La guerra delle petroliere non spaventa più di tanto gli iraniani, che hanno memoria delle tante navi fatte esplodere negli anni Ottanta durante la guerra contro il dittatore iracheno Saddam Hussein. Pur essendo poca cosa rispetto ad allora, la presa in ostaggio della petroliera Stena Impero, di proprietà svedese e battente bandiera britannica, serve a smuovere le diplomazie: domenica si terrà a Vienna una riunione straordinaria della commissione congiunta dell’accordo sul nucleare iraniano del 2015.

Alla riunione parteciperanno i vice-ministri e i direttori politici: discuteranno della situazione che si è venuta a creare dopo che l’Iran ha portato l’arricchimento dell’uranio al 3,67%. Una violazione dell’accordo, peraltro già mandato a monte dal presidente statunitense Trump, ma non porterà alla costruzione della bomba perché l’atomica richiede l’arricchimento del 90%.

Si muove la diplomazia internazionale. E, di pari passo, anche la diplomazia di Teheran dopo il colpo di scena dei pasdaran autori del dirottamento della petroliera britannica e – in questa guerra anche mediatica – di un video in cui accerchiano la Stena Impero con piccole imbarcazioni velocissime e, mascherati in volto, si calano sul ponte usando un elicottero.

Per i pasdaran è stata un’ovazione da parte dell’audience della Repubblica islamica. Ora alla diplomazia iraniana tocca stemperare i toni. E riguadagnare consenso. Operazione difficile perché, complici le sanzioni volute da Trump, la crisi economica si fa sentire sempre più, il rial si è svalutato, il prezzo degli immobili è andato alla stelle, il costo della vita è aumentato.

Per molti è colpa dei moderati, ovvero del presidente Rohani e del suo ministro degli Esteri Zarif: sottoscrivendo l’accordo avevano rinunciato alla sovranità nucleare senza avere nulla in cambio perché le nuove sanzioni di Trump avevano impedito la ripresa economica auspicata. Per questo sul fronte interno i pasdaran e la destra conservatrice stanno guadagnando sempre più punti.

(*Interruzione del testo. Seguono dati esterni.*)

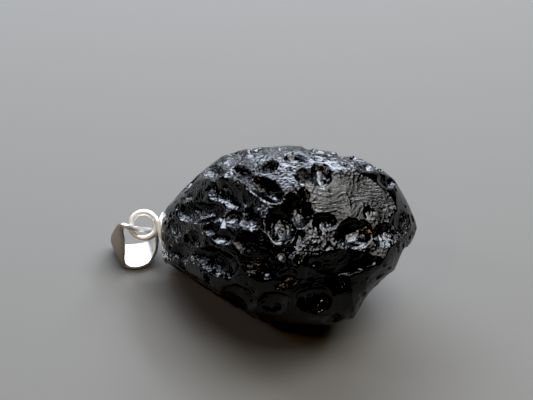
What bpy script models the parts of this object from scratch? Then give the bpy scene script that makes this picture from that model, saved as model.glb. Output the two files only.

Ieri, Rohani ha dichiarato che l’Iran non cerca un’escalation, né tanto meno la guerra. In visita di stato in Nicaragua, a proposito dell’ingresso di Boris Johnson al numero 10 di Downing Street, il ministro degli Esteri Zarif ha affermato che «l’Iran non cerca lo scontro con la Gran Bretagna nella disputa sulle petroliere sequestrate, Teheran ha agito nei confronti della petroliera britannica per garantire il rispetto del diritto internazionale e non come rappresaglia per il sequestro illegale della petroliera iraniana a Gibilterra a inizio luglio».

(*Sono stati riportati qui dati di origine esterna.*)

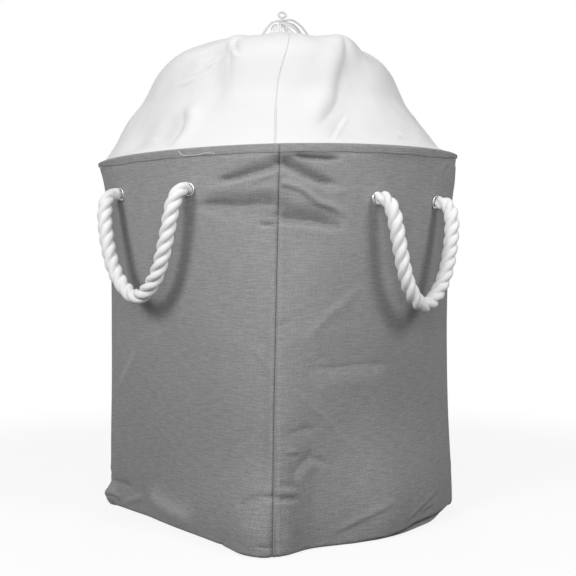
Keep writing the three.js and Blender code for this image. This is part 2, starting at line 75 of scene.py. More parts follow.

Se le autorità inglesi cercano alleati in questa disputa, lo stesso fa la leadership di Teheran e infatti, in visita nella capitale iraniana, il premier iracheno Adel Abdul Mahdi ha ribadito che Baghdad non farà parte di nessuno schema volto a imporre sanzioni contro l’Iran.

Sulla scena si sta muovendo anche il viceministro degli Esteri iraniano Abbas Araghchi, che si è recato a Parigi con un messaggio scritto del presidente Rohani per il suo omologo francese Macron. Di certo, Rohani cerca in Macron un mediatore nello scontro tra Teheran e Washington, con l’obiettivo di salvare l’accordo nucleare da cui avrebbero tratto vantaggio anche tante imprese francesi, soprattutto nel settore dell’energia e dell’automotive.

Ma il messaggio di Rohani a Macron potrebbe anche avere a che fare con Fariba Adelkhah, l’antropologa franco iraniana arrestata a giugno per ordine della magistratura di Teheran, e quindi per ordine dal falco Raisi.